Nous pratiquons les préceptes en même temps que nous nous abstenons de faire du mal afin qu’ils ne deviennent pas un idéal rigide à suivre. Pour prévenir tout risque de faire du mal en utilisant les préceptes de façon bornée ou sans cœur, nous pouvons nous demander: «est-ce que cette action fait du mal à moi-même ou aux autres?» Notre compréhension de ce qui fait du mal apporte un aspect humain aux préceptes.
Vivre en accord avec les préceptes est en soi un acte de générosité; nous nous offrons ainsi qu’aux autres un merveilleux cadeau: la protection. En effet, une raison pragmatique de suivre les préceptes comme règles de modération est d’apporter de la joie dans nos vies. Beaucoup de gens méditent parce qu’ils ont le sentiment de manquer de joie et de bonheur. Selon le Bouddha, une des meilleures manières de cultiver et d’apprécier la joie est de vivre une vie vertueuse.
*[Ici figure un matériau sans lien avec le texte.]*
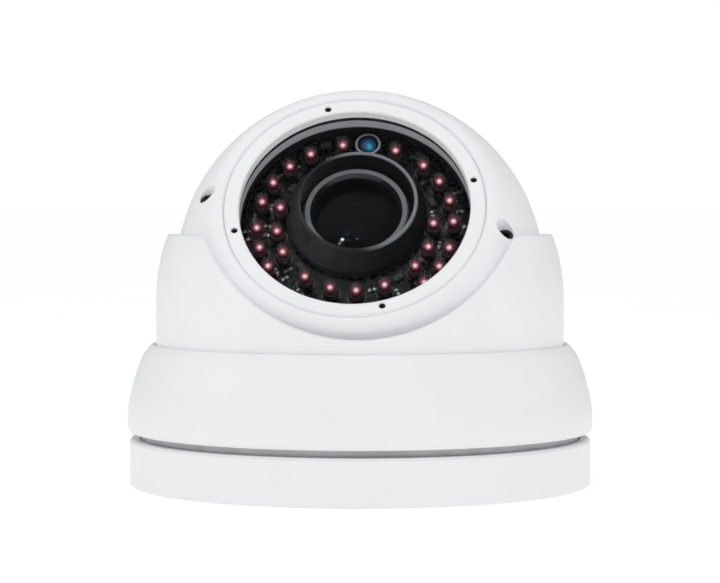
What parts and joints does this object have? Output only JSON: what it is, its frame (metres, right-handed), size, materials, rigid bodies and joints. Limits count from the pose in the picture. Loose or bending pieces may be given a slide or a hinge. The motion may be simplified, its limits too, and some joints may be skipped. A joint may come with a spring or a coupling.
{
  "type": "dome security camera",
  "caption": "Turret dome camera: round base, flared trim cover, rotating shroud and a tilting ball with an infrared ring around a varifocal lens",
  "frame": {"origin": "centre of the base plate's underside, which lies on the mounting surface", "axes": "+Z out of the mounting surface along the pan axis, -Y towards the side the lens looks to at rest, +Y towards the cable outlet"},
  "size_m": [0.1422, 0.2121, 0.1199],
  "materials": {
    "white_paint": "satin white powder coat",
    "white_plastic": "fine satin white",
    "cast_metal": "bare die casting",
    "black_plastic": "matt black",
    "grey_plastic": "matt dark grey",
    "nylon": "natural nylon",
    "black_rubber": "matt rubber",
    "window": "polished clear",
    "lens_glass": "coated optical glass",
    "emitter": "clear epoxy over a dark red die",
    "sensor_dome": "clear blue epoxy",
    "bright_metal": "bright plated",
    "satin_metal": "satin anodised",
    "black_steel": "black oxide",
    "zinc_steel": "zinc plated",
    "black_board": "black solder mask",
    "green_board": "green solder mask",
    "chip": "moulded package",
    "brass_metal": "turned brass",
    "ribbon": "amber film"
  },
  "bodies": {
    "base": {"base_plate": "white_paint", "base_gasket": "black_rubber", "chassis_ring": "cast_metal", "base_lock_screw": "black_steel", "pan_pad": "nylon", "pan_retainer": "black_plastic", "retainer_screws": "zinc_steel", "pan_stop": "zinc_steel", "trim_cover": "white_paint", "cover_seal": "black_rubber", "cover_screws": "zinc_steel", "cable_grommet": "black_rubber", "camera_cable": "black_rubber", "cable_splitter": "black_plastic", "connector_leads": "black_rubber", "video_connector": "bright_metal", "power_jack": "black_plastic", "junction_board": "green_board"},
    "turret": {"turret_shroud": "white_paint", "pan_ring": "black_plastic", "pan_ring_screws": "zinc_steel", "pan_peg": "zinc_steel", "pivot_bolts": "zinc_steel", "pivot_washers": "nylon"},
    "ball": {"rear_shell": "white_paint", "roll_seal": "black_rubber", "ball_gland": "black_rubber"},
    "front_module": {"front_shell": "white_paint", "lock_screws": "black_steel", "clamp_dogs": "zinc_steel", "bezel_ring": "white_paint", "bezel_screws": "black_steel", "window_glass": "window", "window_gasket": "black_rubber", "baffle_ring": "grey_plastic", "led_board": "black_board", "led_board_screws": "zinc_steel", "ir_leds": "emitter", "light_sensor": "sensor_dome", "sensor_holder": "bright_metal", "board_components": "chip", "lens_cowl": "black_rubber", "lens_barrel": "black_plastic", "camera_bracket": "satin_metal", "bracket_screws": "zinc_steel", "board_standoffs": "brass_metal", "sensor_board": "green_board", "image_sensor": "chip", "main_board": "green_board", "lens_mount": "black_plastic", "ribbon_cable": "ribbon"},
    "focus": {"focus_ring": "black_plastic", "focus_lock_screw": "zinc_steel"},
    "focus_group": {"front_cell": "satin_metal", "front_element": "lens_glass"},
    "zoom": {"zoom_ring": "black_plastic", "zoom_lock_screw": "zinc_steel"},
    "zoom_group": {"zoom_cell": "satin_metal", "zoom_element": "lens_glass"},
    "day_night": {"ir_cut_filter": "lens_glass"}
  },
  "joints": [
    {"name": "pan", "type": "hinge", "parent": "base", "child": "turret", "pos_m": [0, 0, 0.0148], "axis": [0, 0, 1], "range_deg": [-175, 175]},
    {"name": "tilt", "type": "hinge", "parent": "turret", "child": "ball", "pos_m": [0, 0, 0.0637], "axis": [-1, 0, 0], "range_deg": [-14.5, 55.5]},
    {"name": "roll", "type": "hinge", "parent": "ball", "child": "front_module", "pos_m": [0, 0, 0.0637], "axis": [-0.0352, -0.8234, 0.5664], "range_deg": [-170, 170]},
    {"name": "focus_turn", "type": "hinge", "parent": "front_module", "child": "focus", "pos_m": [-0.00001, 0.00293, 0.06796], "axis": [-0.0352, -0.8234, 0.5664], "range_deg": [-40, 50]},
    {"name": "focus_travel", "type": "slide", "parent": "front_module", "child": "focus_group", "axis": [-0.0352, -0.8234, 0.5664], "range_m": [-0.0009, 0.0011]},
    {"name": "zoom_turn", "type": "hinge", "parent": "front_module", "child": "zoom", "pos_m": [-0.00001, 0.00293, 0.06796], "axis": [-0.0352, -0.8234, 0.5664], "range_deg": [-30, 60]},
    {"name": "zoom_travel", "type": "slide", "parent": "front_module", "child": "zoom_group", "axis": [-0.0352, -0.8234, 0.5664], "range_m": [-0.0022, 0.0043]},
    {"name": "filter_shift", "type": "slide", "parent": "front_module", "child": "day_night", "axis": [0.986, -0.1211, -0.1147], "range_m": [0, 0.0068]}
  ],
  "couplings": [
    {"joint": "focus_travel", "follows": "focus_turn", "m_per_rad": 0.0012},
    {"joint": "zoom_travel", "follows": "zoom_turn", "m_per_rad": 0.004}
  ]
}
La troisième manière dont le Bouddha parlait des préceptes consistait à les décrire comme les qualités de caractère d’une personne. Le Bouddha présentait une personne spirituellement mûre comme quelqu’un doté des cinq vertus. Le Bouddha disait qu’une fois un certain niveau d’éveil atteint, il n’est simplement plus possible d’agir à l’encontre des préceptes. Suivre les préceptes est un sous-produit direct de la découverte de la liberté.
En résumé, ces cinq choses peuvent être comprises comme des règles d’entraînement, comme des principes pour guider nos actions, et comme une description des actions d’une personne éveillée. Le monde a besoin de plus de gens qui ont l’intention, la sensibilité et la pureté de cœur correspondant aux cinq préceptes.
Puissent les préceptes être une source de joie pour tous.